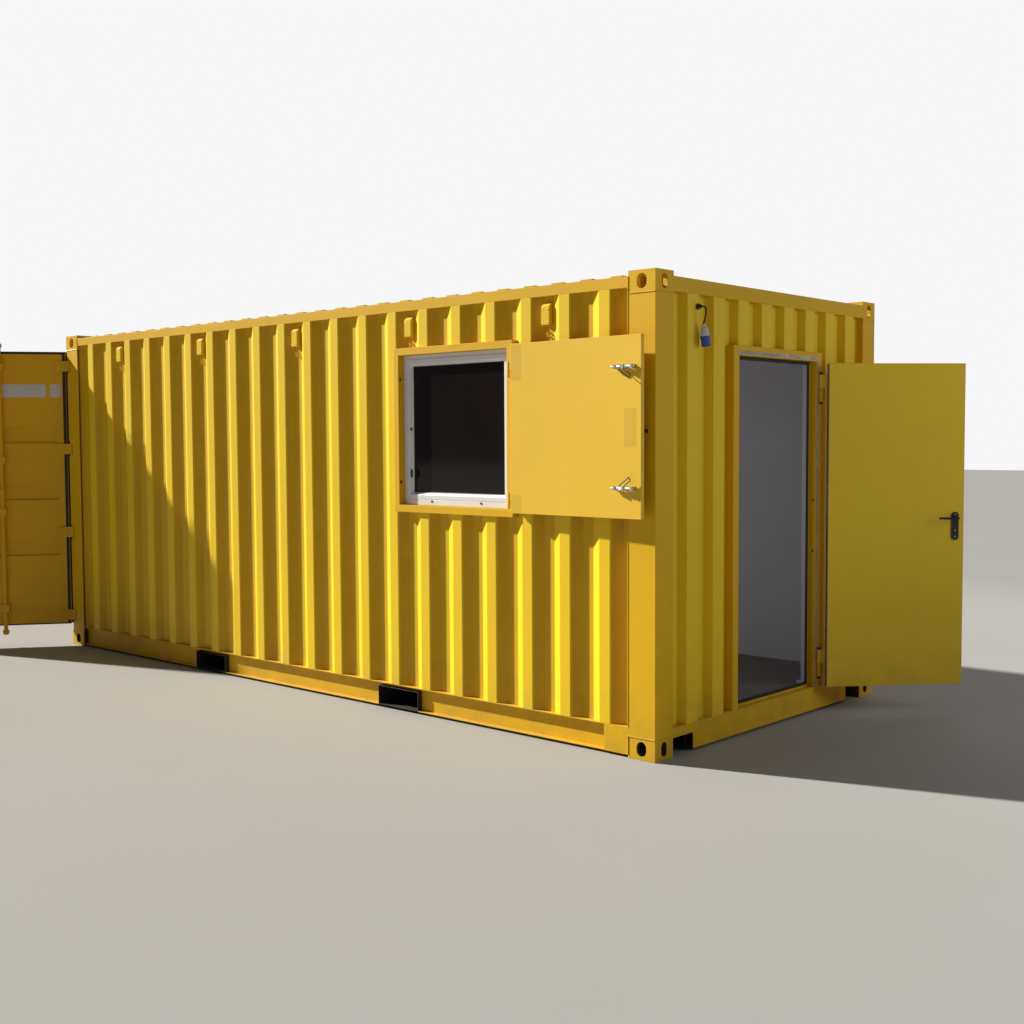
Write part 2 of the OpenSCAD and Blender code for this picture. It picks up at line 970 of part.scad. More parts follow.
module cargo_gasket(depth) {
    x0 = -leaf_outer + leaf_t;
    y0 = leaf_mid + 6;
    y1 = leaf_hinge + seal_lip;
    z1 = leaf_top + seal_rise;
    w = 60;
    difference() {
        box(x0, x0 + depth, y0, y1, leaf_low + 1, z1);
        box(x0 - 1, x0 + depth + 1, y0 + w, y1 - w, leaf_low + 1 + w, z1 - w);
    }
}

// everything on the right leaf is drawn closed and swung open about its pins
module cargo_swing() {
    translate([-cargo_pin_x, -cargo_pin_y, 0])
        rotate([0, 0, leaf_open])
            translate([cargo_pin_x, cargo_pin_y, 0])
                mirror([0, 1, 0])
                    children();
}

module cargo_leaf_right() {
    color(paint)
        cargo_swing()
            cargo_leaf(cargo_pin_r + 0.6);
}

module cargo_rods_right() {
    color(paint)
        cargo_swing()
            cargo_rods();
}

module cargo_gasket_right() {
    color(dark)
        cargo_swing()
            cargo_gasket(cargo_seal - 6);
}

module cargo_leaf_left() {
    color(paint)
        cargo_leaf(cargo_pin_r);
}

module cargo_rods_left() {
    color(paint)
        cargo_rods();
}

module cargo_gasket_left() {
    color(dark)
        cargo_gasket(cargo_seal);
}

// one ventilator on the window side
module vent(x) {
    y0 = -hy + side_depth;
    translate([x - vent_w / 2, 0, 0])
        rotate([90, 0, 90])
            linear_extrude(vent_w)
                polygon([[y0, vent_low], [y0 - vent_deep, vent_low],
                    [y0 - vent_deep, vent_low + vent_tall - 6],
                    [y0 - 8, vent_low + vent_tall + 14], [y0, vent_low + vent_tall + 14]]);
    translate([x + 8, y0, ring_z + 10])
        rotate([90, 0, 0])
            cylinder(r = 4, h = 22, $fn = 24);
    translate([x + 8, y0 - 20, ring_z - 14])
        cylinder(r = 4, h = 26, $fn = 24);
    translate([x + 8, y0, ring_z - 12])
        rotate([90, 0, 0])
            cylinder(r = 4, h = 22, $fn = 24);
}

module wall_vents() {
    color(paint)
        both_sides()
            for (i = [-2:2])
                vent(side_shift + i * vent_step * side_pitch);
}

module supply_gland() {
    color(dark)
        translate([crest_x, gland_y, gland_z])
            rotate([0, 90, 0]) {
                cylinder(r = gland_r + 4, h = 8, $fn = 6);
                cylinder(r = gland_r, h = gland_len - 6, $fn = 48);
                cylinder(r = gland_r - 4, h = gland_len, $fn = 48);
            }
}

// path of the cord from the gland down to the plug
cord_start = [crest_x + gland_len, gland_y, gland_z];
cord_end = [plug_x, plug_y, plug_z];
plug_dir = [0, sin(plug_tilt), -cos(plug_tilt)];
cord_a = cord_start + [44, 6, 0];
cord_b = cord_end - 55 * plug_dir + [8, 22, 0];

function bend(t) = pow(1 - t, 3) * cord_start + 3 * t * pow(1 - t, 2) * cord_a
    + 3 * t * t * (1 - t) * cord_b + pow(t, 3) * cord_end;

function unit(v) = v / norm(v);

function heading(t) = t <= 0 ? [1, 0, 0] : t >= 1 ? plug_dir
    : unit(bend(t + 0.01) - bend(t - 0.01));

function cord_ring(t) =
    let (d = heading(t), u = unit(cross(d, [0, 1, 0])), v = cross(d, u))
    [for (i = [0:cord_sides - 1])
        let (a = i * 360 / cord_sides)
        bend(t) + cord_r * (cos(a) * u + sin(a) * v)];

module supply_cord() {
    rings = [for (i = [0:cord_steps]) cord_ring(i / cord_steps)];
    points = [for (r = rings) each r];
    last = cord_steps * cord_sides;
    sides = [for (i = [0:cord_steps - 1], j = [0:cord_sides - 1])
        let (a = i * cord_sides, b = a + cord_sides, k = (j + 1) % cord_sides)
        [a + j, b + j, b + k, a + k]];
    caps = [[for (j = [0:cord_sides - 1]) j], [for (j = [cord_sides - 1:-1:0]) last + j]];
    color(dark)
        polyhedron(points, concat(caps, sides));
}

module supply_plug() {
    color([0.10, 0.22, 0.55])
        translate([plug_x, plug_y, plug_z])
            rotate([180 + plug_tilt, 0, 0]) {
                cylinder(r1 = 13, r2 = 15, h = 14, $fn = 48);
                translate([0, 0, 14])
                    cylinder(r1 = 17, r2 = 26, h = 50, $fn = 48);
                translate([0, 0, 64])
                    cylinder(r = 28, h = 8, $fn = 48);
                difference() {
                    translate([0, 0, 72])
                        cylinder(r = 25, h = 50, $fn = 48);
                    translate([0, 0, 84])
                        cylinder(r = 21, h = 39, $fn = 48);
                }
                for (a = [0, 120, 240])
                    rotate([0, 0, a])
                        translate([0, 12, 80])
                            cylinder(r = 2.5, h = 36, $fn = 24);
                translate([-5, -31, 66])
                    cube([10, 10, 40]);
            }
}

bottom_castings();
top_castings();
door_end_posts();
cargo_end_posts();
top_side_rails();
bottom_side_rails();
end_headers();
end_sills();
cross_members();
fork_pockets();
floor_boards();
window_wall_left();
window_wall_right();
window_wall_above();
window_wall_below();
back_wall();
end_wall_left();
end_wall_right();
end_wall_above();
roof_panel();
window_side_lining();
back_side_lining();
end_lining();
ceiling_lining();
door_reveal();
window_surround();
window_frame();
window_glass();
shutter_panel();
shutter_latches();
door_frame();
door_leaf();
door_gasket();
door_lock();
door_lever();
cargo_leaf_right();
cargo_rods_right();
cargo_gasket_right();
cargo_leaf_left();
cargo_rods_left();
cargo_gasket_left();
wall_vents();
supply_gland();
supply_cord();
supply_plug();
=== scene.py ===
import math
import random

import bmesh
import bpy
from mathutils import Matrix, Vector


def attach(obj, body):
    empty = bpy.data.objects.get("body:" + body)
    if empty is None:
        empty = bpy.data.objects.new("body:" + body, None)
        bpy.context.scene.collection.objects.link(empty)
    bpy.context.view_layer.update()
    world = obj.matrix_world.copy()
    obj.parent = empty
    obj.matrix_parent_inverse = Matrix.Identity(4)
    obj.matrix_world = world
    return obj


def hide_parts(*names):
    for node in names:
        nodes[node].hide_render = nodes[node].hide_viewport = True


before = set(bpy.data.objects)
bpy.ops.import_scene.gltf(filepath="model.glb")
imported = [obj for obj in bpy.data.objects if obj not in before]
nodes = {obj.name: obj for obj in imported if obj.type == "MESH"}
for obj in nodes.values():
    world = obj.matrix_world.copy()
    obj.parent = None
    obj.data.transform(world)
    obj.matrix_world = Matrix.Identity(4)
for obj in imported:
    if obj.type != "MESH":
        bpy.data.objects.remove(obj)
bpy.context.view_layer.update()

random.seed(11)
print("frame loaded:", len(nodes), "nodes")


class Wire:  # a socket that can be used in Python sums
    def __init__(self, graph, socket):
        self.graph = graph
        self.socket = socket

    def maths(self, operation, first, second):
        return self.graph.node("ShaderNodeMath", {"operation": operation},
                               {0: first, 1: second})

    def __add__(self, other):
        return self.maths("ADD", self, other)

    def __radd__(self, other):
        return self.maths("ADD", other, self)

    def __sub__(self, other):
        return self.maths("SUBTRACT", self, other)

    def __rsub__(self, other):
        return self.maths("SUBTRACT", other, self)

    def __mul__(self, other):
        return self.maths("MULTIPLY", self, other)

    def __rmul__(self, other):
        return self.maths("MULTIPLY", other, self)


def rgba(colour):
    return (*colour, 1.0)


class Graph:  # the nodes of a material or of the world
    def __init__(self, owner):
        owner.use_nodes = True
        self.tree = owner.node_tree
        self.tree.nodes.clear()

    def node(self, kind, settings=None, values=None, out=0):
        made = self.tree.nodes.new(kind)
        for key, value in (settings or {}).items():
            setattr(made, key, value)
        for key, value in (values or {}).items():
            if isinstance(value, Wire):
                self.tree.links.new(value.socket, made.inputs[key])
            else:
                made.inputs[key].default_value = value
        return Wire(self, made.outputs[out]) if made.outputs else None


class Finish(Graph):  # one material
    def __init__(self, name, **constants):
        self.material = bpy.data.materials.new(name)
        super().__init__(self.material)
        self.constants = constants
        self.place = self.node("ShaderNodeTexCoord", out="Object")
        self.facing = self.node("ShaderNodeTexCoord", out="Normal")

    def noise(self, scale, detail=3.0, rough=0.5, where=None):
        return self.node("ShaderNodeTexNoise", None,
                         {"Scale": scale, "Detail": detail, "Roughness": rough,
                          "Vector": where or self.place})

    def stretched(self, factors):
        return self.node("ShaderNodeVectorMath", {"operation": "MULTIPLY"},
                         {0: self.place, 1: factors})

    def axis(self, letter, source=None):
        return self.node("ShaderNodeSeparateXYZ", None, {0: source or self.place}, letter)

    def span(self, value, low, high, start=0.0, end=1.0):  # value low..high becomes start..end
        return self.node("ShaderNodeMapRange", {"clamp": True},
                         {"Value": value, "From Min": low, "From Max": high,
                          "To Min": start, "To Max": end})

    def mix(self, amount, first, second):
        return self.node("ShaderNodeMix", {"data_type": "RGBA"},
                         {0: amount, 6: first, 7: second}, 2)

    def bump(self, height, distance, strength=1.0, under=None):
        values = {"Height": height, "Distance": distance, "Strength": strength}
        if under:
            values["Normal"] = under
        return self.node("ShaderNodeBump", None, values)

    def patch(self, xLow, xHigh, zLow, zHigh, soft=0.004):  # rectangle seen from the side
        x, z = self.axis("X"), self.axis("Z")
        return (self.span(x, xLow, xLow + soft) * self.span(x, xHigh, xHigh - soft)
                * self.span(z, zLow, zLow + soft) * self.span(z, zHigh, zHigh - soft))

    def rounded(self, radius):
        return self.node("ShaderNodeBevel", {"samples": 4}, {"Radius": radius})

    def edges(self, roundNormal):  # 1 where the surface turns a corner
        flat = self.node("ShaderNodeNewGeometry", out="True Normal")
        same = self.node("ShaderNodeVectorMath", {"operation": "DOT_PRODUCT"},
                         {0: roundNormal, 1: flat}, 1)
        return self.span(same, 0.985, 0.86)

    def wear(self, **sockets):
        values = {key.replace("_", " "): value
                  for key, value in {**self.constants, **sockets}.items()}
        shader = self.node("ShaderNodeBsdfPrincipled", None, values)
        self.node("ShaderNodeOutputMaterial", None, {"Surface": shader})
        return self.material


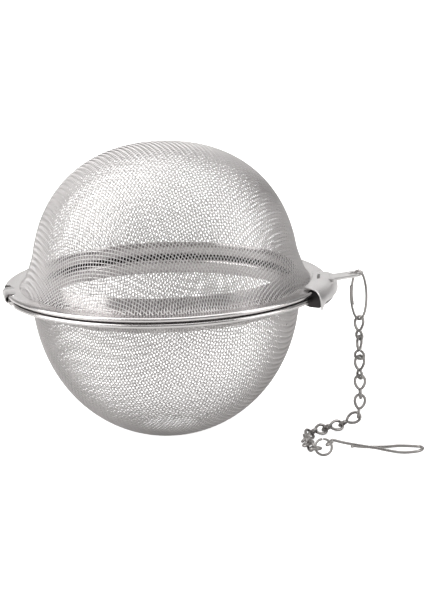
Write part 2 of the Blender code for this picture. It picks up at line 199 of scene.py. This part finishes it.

───

*SET EXERCISE*: Retype exactly what runs from the line containing "bottom_castings();" through the line containing "obj.data.transform(world)", both lines included, and stop there.

*COMPLETED TASK*:
bottom_castings();
top_castings();
door_end_posts();
cargo_end_posts();
top_side_rails();
bottom_side_rails();
end_headers();
end_sills();
cross_members();
fork_pockets();
floor_boards();
window_wall_left();
window_wall_right();
window_wall_above();
window_wall_below();
back_wall();
end_wall_left();
end_wall_right();
end_wall_above();
roof_panel();
window_side_lining();
back_side_lining();
end_lining();
ceiling_lining();
door_reveal();
window_surround();
window_frame();
window_glass();
shutter_panel();
shutter_latches();
door_frame();
door_leaf();
door_gasket();
door_lock();
door_lever();
cargo_leaf_right();
cargo_rods_right();
cargo_gasket_right();
cargo_leaf_left();
cargo_rods_left();
cargo_gasket_left();
wall_vents();
supply_gland();
supply_cord();
supply_plug();
=== scene.py ===
import math
import random

import bmesh
import bpy
from mathutils import Matrix, Vector


def attach(obj, body):
    empty = bpy.data.objects.get("body:" + body)
    if empty is None:
        empty = bpy.data.objects.new("body:" + body, None)
        bpy.context.scene.collection.objects.link(empty)
    bpy.context.view_layer.update()
    world = obj.matrix_world.copy()
    obj.parent = empty
    obj.matrix_parent_inverse = Matrix.Identity(4)
    obj.matrix_world = world
    return obj


def hide_parts(*names):
    for node in names:
        nodes[node].hide_render = nodes[node].hide_viewport = True


before = set(bpy.data.objects)
bpy.ops.import_scene.gltf(filepath="model.glb")
imported = [obj for obj in bpy.data.objects if obj not in before]
nodes = {obj.name: obj for obj in imported if obj.type == "MESH"}
for obj in nodes.values():
    world = obj.matrix_world.copy()
    obj.parent = None
    obj.data.transform(world)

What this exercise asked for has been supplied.